All forty-nine countries part of the coalition of the willing had strong support for the war on terrorism, but as of 2006, support decreased. Less than half of the United Kingdom and Germany supported the war, only forty-three percent of France were in support, and a very low twenty-six percent of Japanese people supported the war. This decline in support was substantial, and according to a Pew Research Centre survey, most of the countries surveyed regarding the U.S.-led war on terrorism did not believe that the U.S was putting in a good enough effort to decrease international terrorism. In fact, when surveyed regarding the war on Iraq, the majority of people living within the countries belonging to the coalition of the willing believed that the war in Iraq made the world more dangerous. Such evidence suggests that these are the reasons why international support for the war on terrorism decreased.

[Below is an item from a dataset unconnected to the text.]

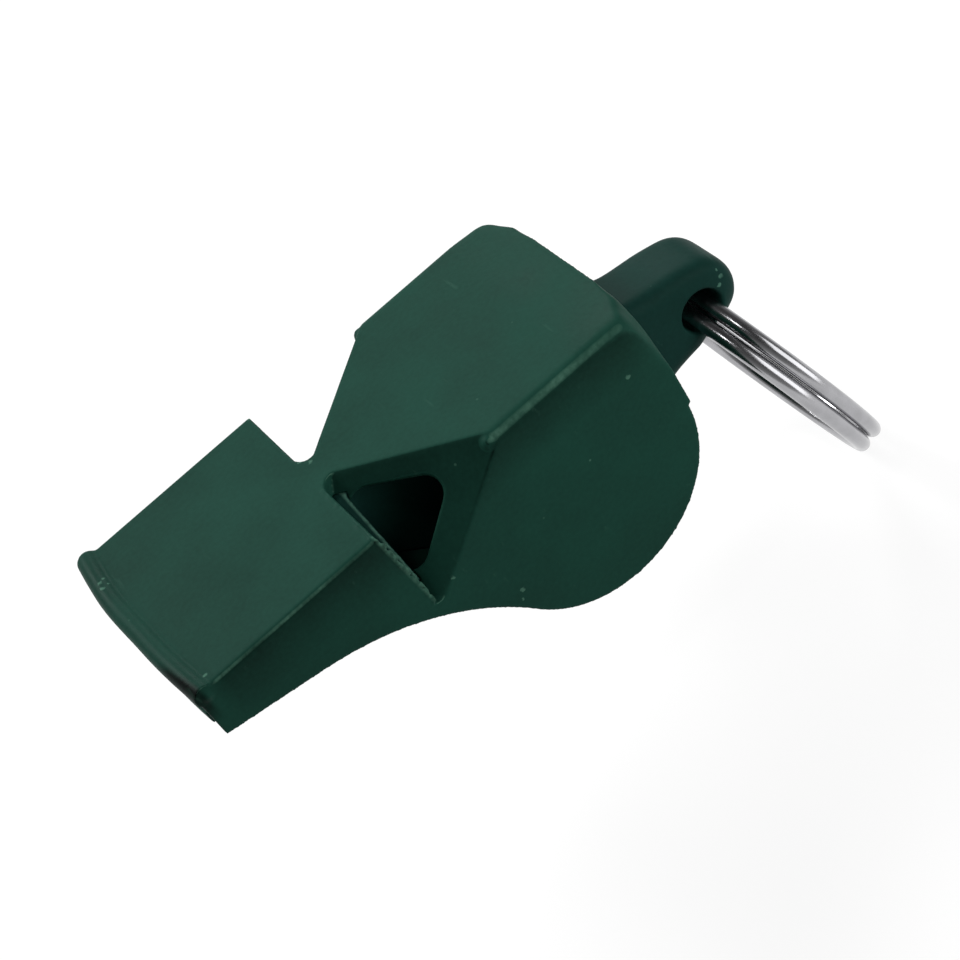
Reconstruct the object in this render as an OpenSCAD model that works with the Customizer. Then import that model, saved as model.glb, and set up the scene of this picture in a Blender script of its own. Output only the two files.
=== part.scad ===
// Pealess sports whistle: a box-shaped mouthpiece that runs into a round sound drum, with a
// three-cornered sound window cut across each upper edge, a lanyard ear and a split ring.
// The origin is on the flat top, in the middle of the line where the two blowing slots end.
// +X runs back to the ear, +Y runs across the body and +Z runs up. All lengths are millimetres.

/* [Body] */
// Width of the body across its two flat sides
body_w = 21.6; // [20:0.1:23]
// Length of the mouthpiece, from its front corners to the blowing slots
mouth_len = 17.9; // [16:0.1:20]
// How far the mouthpiece's front edge bows out at its middle
mouth_bow = 0.7; // [0.5:0.05:1.2]
// Height of the mouthpiece at its front corners
tip_h = 4.8; // [4.5:0.1:5.4]
// Fall of the mouthpiece's underside, in degrees
floor_fall = 11.1; // [9:0.1:13]
// Radius of the round drum
drum_r = 10.5; // [9.8:0.1:10.8]
// How far the drum stands in from the back wall above it
drum_ledge = 0.3; // [0.1:0.05:0.6]
// Depth of the drum's axis below the flat top
drum_drop = 11.1; // [10.4:0.1:12]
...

Furthermore, the Pew Research Centre discovered through polls that most countries within the coalition of the willing believed that the true purpose of the United States'-led war on terrorism was to control the oil within the Middle East and to dominate the world. An underlying factor that can be contributing to this decrease of support for the United States may be the misunderstanding and misinterpretation between countries of the definition of terrorism. The term `war on terrorism' results in altered ideas of the phrase, and it has been frequently stated that “one person's terrorist is another's freedom fighter.” When the coalition of the willing was formed, `terrorism' and the `war on terrorism' were both not clearly defined, and as the global war on terrorism went on, and America had found no connection between Iraq and terrorists, countries began to lose support for the United States led war and questioned whether George W. Bush's interpretation of terrorism was the same as theirs. In his 2001 speech, George W. Bush stated that the war “will not end until every terrorist group of global reach has been found, stopped and defeated.” Within the same speech, he called the war “a task that does not end.” This contradiction proved that not only did coalition forces not know what the term “war on terrorism” meant, so to did the United States.

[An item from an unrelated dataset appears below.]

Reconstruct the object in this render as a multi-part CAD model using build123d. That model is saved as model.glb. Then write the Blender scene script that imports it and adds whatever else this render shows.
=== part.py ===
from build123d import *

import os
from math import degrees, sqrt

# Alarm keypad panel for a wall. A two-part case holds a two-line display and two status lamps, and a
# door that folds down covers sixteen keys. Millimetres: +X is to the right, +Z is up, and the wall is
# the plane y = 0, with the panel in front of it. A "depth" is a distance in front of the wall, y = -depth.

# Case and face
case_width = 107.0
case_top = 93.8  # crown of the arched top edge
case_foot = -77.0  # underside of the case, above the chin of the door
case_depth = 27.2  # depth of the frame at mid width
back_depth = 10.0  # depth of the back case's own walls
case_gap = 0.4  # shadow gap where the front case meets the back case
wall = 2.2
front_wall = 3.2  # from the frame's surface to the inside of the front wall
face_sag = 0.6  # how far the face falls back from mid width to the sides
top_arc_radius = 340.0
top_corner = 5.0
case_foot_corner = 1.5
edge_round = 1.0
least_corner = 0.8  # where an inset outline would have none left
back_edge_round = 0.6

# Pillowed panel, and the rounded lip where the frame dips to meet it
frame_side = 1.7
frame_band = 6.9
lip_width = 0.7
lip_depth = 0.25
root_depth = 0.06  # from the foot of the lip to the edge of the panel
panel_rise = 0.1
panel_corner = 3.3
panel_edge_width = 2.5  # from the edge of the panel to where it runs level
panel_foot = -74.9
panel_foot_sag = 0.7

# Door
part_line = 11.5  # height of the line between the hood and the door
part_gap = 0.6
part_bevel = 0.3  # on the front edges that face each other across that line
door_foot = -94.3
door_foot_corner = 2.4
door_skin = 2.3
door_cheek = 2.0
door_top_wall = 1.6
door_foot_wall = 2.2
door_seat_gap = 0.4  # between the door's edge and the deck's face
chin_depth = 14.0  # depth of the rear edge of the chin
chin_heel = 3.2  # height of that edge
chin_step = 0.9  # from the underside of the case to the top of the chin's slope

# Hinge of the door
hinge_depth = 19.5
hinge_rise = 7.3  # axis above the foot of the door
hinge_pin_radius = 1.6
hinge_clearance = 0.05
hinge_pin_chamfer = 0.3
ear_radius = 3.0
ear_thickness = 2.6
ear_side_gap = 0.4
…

Nevertheless, some may not disagree that there is decreasing support for the U.S.-led war on terrorism but can argue that it is America's defiance of international laws that have created such a decrease in support for the United States. Issues of prisoner abuse arose, which were then made public throughout the world and left a stain on the United States effort to fight terrorism. The images and stories coming out Abu Ghraib prison in Iraq revealed that prisoners were abused, tortured and humiliated by American soldiers. There was also the question whether the United States invasion of Iraq was justified and acceptable under international law. The fact that it was a war made out of choice and not necessity could be the factor that renders the war unjustified.
These arguments are relevant when one looks at the reasons for the decrease in support for the U.S.-led war on terrorism, but they do not provide enough evidence to prove that the people in the disapproving countries decreased their support based on America's defiance of international laws. Countries are essentially more concerned about their own security than whether or not a certain state is following international laws or not. Evidence of this is clearly shown in Pew Research Centre's poll where the majority of countries said that the war in Iraq made the world a more dangerous rather than safer place.

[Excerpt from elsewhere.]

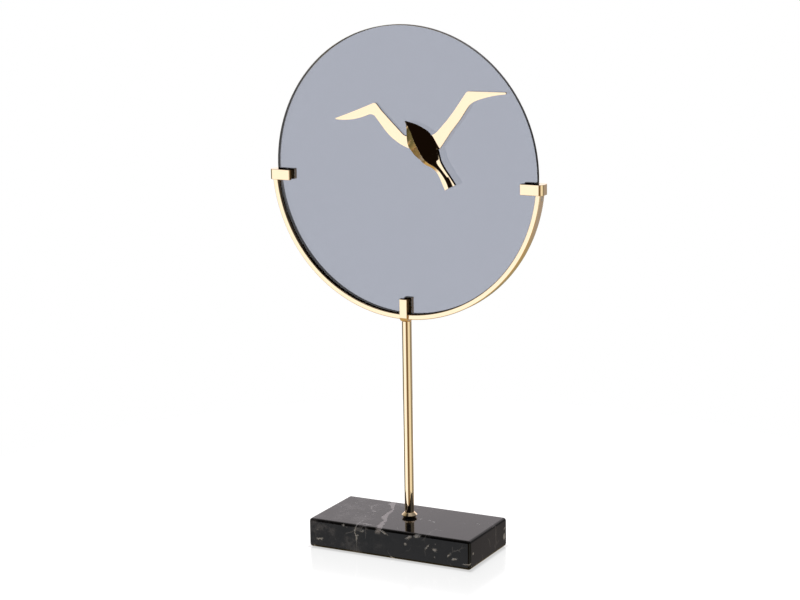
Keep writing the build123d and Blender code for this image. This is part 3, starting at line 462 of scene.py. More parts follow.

When a large amount of nations across the world united and supported each other in the global war on terrorism, their intentions were to decrease the amount of terrorism in the world and to make their own countries safer and secure for their citizens. The war on terrorism, run by the United States, was intended to disrupt the terrorist activities of the international system of terrorist organizations composed of a number of groups who were run under the order of al-Qaeda. However what was evident after the first year of the war on terrorism was not a decrease, but an increase in the amount of attacks brought upon civilians by terrorists. Data from the U.S. National Counterterrorism Centre shows that after George W. Bush had announced the global war on terrorism, the number of international terrorist attacks had consistently increased. In 2005, there were 11,111 terrorist attacks worldwide. This amount grew in 2006 to its highest amount where 14,570 terrorist attacks had taken place and remained relatively the same in 2007. Since the war on terrorism was intended to decrease the amount of international terrorist attacks, the statistics showing a constant rate in increase of the number of attacks does not depict a war that is being won.
However, it may be argued that the global war on terrorism is succeeding since it is preventing potentially large terrorist attacks from occurring and since statistics generally represent the war as unsuccessful. This is evident in 2006 statistics where no major terrorist attacks occurred in Europe, and the total number of attacks in India, Indonesia and Pakistan declined. Some may argue that statistics are irrelevant when one tries to determine whether the global war on terrorism is succeeding. There can be a substantial amount of statistics displaying the number of attacks that have taken place, but when it comes to determining how many terrorist attacks were prevented, it is much more difficult to conclude.
The arguments presented are significant, but what cannot be ignored is the conclusive evidence which reveals that terrorist attacks have been on the increase for the past several years. Since it was the goal of the global war on terrorism to decrease terrorist attacks, the war cannot be seen as a successful one.
In conclusion, the global war on terrorism led by the United States has been ultimately an unsuccessful one. The U.S has created a terrorist haven in Iraq since their invasion of the country in 2002. Due to public unhappiness and humiliation felt by Muslims regarding the invasion of Iraq, the number of religious extremists and foreigners has risen and these groups have been carrying out terrorist attacks on occupying forces. The war has also been unsuccessful due to decreasing support for the U.S.-led global war on terrorism. Issues such as the United States' true reason for going to war and whether or not the world is a safer place after the invasion of Iraq, have had an impact on the support that countries have for the global war on terrorism. Thirdly, the increase of global terrorist attacks since the U.S announced the global war on terrorism indicates that the war has not been successful. All three serve as substantial factors in revealing why the global war on terrorism has not succeeded.